I’ve learned a few lessons over the years- like, never make anything called “balls”.  Popcorn balls.  Meat balls.  Snowballs.  Balls is a word to be avoided.
I was surprised when “schnitzel” drew only one snicker.
However, I cannot avoid doing at least one lab with dough.  Kids love cookies and it’s important, I think, to teach them how to measure and mix and bake. 
This leads to Phallic Cookies.
You know how I know you’re gay?
Because you make dick cookies.
You know how I know you’re gay?
Because you are eating a dick RIGHT NOW.
Apparently, in the homophobic world of junior high, making, cooking, holding and lovingly eating while saying “mmmmm” a big plate of penis-shaped cookies is NOT gay.  It’s expected.

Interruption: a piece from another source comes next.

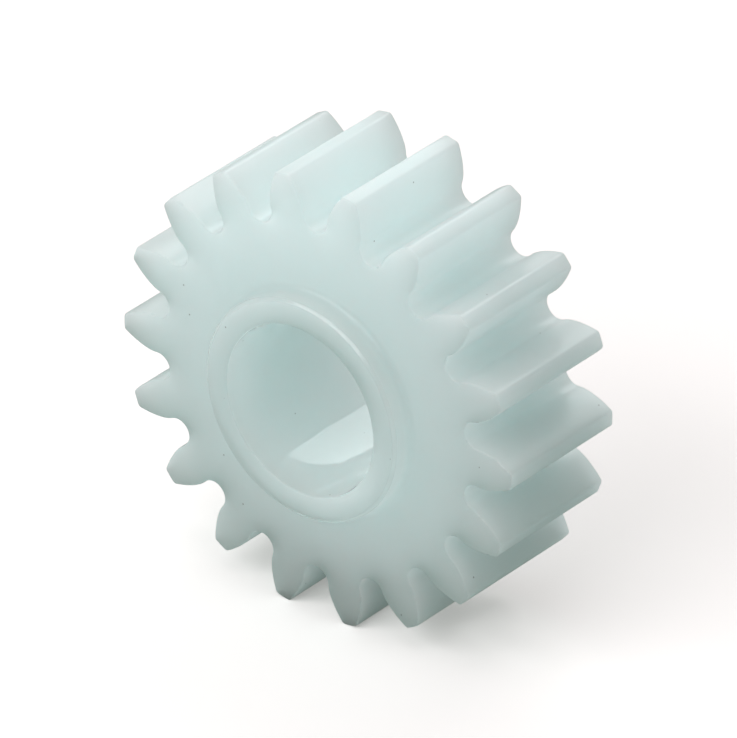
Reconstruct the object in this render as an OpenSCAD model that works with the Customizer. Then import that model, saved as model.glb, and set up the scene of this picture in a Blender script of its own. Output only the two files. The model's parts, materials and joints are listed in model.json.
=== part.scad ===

So I have yet another group of boys, forming cookies.  I notice they are not going for the standard cookie shape…and I comment “Oh how nice, you’re making heart cookies!”
Snicker snicker snicker “Yeeeahhhhh, HEART cookies!” snicker snicker.
Apparently, those heart-shaped cookies are NOT hearts but are actually very poorly rendered penises.  As usual.
So, I, in my infinite wisdom as a teacher and professional, think “I will embarrass them.”
I get out my camera and start taking pictures and tell them I’ll put them in the yearbook and everyone will see them holding their cookies.
Apparently, this is not embarrassing.  Alas.
Those pictures made it into my master file, which I eventually made available to my colleague, who was putting together the slide show for the Celebration Assembly.
This assembly was supposed to be a feature of the best academics of the term.
There were a grand total of THREE pictures included of Foods.
I gave her a file with maybe 700 pictures in it.
Which three pictures are featured, the size of a gymnasium wall, in front of 600 people?
DICK COOKIES!!!
I’m the greatest teacher of all time.

Moral of this story: If you are what you eat, I’m not eating those damned garbage parts...and most teenaged boys are dicks.